Solve the following initial value problem : $$y''(t)+y(t)=f(t)=\begin{cases} e^t & \text{if} \ \ t>0 \\1 & \text{if} \ \ t\leq 0 \end{cases}\quad \text{with} \ y(0)=0,t\in \mathbb{R}$$
I took Fourier transform on both sides and got an expression like $$\frac{1}{\sqrt{2\pi}}\int_{-\infty}^\infty y''(t)e^{i\omega t}dt+\frac{1}{\sqrt{2\pi}}\int_{-\infty}^\infty y(t)e^{i\omega t}dt=\frac{1}{\sqrt{2\pi}}\int_{-\infty}^0 1.e^{i\omega t}dt+\frac{1}{\sqrt{2\pi}}\int_0^\infty e^t.e^{i\omega t}dt$$$$\implies -\omega^2Y(\omega)+Y(\omega)=\frac{1}{i\omega}+\frac{1}{1+i\omega}\bigg[e^{(1+i\omega)t}\bigg]^\infty_0$$
Now the second integral on the RHS seems to tend to infinity, which is absurd.

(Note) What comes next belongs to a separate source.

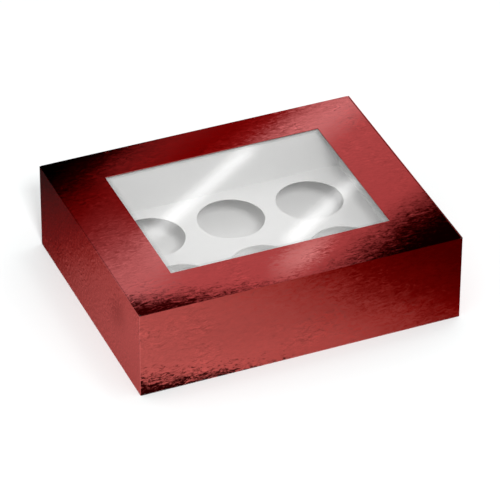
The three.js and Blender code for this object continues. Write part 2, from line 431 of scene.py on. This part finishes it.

I sense that I'm doing something wrong as this happens to be a complex integral, so $e^{(1+i\omega)t}$ shouldn't tend to infinity as $\sin t$ and $\cos t$ have their maximum value $1$ over $\mathbb{R}$. What is the possible step that should be taken afterwards in this calculation? Any help is appreciated.